World Dramatic Literature: Staging Collapse: Greek and African-American Tragic Drama -- Writing Intensive and Diversity Intensive (traditional)

Greek and African-American Tragic Drama
ENGL 3170W
William Kerwin & Timothy Love
Course Description

           One of the most ambitious literary genres, tragic drama expresses the broadest imaginings of social breakdown and personal pain.  Those breakdowns are at a number of levels: in the cosmos, in the state, in the community, in the family, and in the individual psyche.  This course will look at tragedies from two cultures: ancient Greece, and modern America.  With the American tragedy we will look at plays by African-American playwrights, with an eye towards connections with the classical tradition, and towards what makes them a very different art and political form.  Greek and African-American tragic dramatists give us starkly different worlds, and they share many things, most centrally an exploration of suffering in all of its connections to forms of order.

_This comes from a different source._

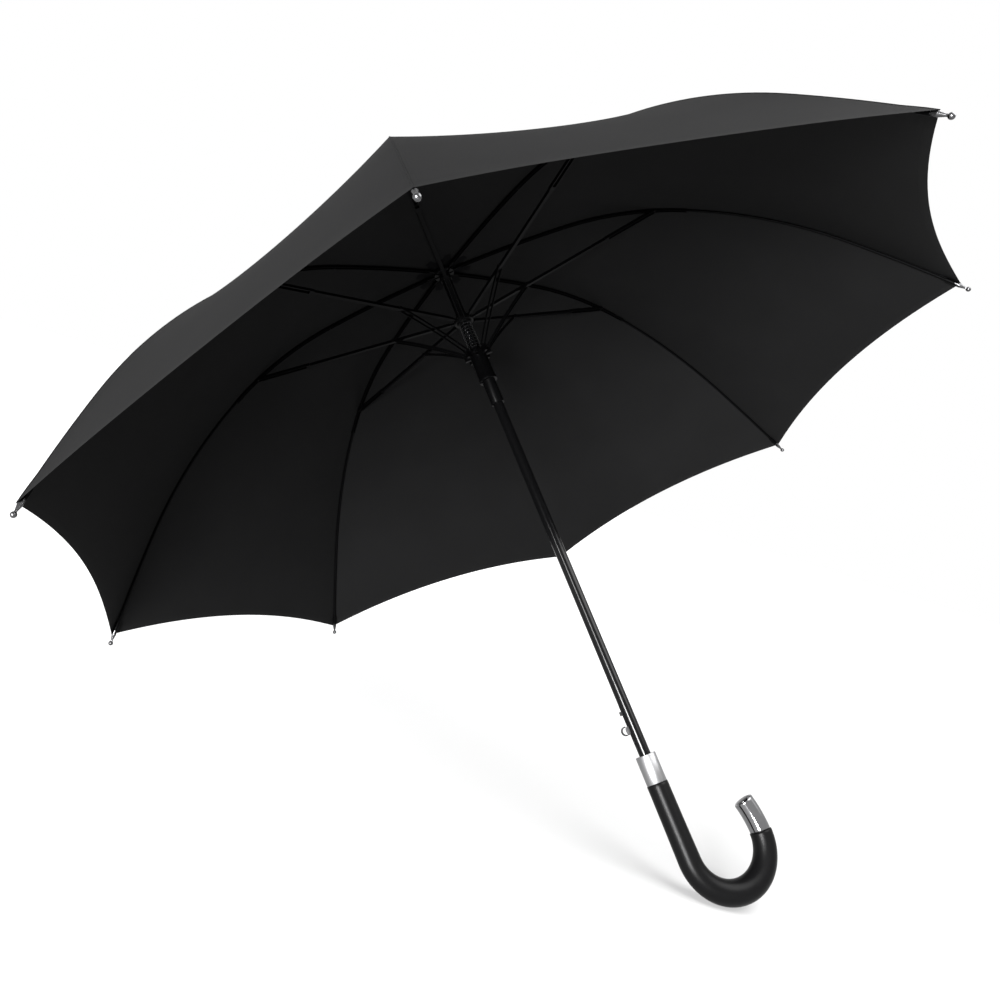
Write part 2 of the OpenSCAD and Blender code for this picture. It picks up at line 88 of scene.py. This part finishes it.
# ---------------------------------------------------------------- the rib's line
HUB_R, HUB_Z = radius_and_height("rib_fold_1")
FLEX_R, FLEX_Z = radius_and_height("rod_flex_1")
ARC_LENGTHS = [0.150, 0.112, 0.038, 0.190, 0.126]  # the rib's arcs from the hub to the corner
ARC_SLOPES = [math.radians(a) for a in (0, 6, 24, 30, 51, 55)]  # fall at the ends of the arcs
RIB_LENGTH = sum(ARC_LENGTHS)
RIB_SAMPLES = 2465
_s = np.linspace(0, RIB_LENGTH, RIB_SAMPLES)
_slope = np.interp(_s, np.concatenate([[0], np.cumsum(ARC_LENGTHS)]), ARC_SLOPES)
_step = _s[1] - _s[0]
_mid = (_slope[1:] + _slope[:-1]) / 2
_r = HUB_R + np.concatenate([[0], np.cumsum(np.cos(_mid)) * _step])
_z = HUB_Z - np.concatenate([[0], np.cumsum(np.sin(_mid)) * _step])
CORNER_R, CORNER_Z = _r[-1], _z[-1]


def rib_line(s, lift=0.0):
    """Distance from the axis and height of the rib's line at arc length s, raised by lift."""
    a = np.interp(s, _s, _slope)
    return np.interp(s, _s, _r) + lift * np.sin(a), np.interp(s, _s, _z) + lift * np.cos(a)


# ---------------------------------------------------------------- meshes
def mesh_piece(name, verts, faces, material, smooth=True, uv=None):
    """A mesh object from points and faces, with one uv for each point."""
    me = bpy.data.meshes.new(name)
    me.from_pydata([tuple(v) for v in verts], [], [tuple(f) for f in faces])
    if uv is not None:
        layer = me.uv_layers.new(name="UVMap")
        index = np.zeros(len(me.loops), np.int32)
        me.loops.foreach_get("vertex_index", index)
        layer.data.foreach_set("uv", np.asarray(uv, np.float32)[index].ravel())
    me.polygons.foreach_set("use_smooth", [smooth] * len(me.polygons))
    me.materials.append(material)
    me.validate()
    o = bpy.data.objects.new(name, me)
    bpy.context.scene.collection.objects.link(o)
    return o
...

The second half of this course will take us into the deepest divisions in American culture. 

            For the Greek parts of the course we will read plays from Aeschylus, Sophocles, and Euripides.  For the African-American parts we will read from authors such as August Wilson, Rita Dove, Suzan-Lori Parks, Amiri Baraka, James Baldwin, Leslie Lee, and Dael Orlandersmith.

            And don’t worry: amidst these tragic tales are deep moments of human beauty and solace.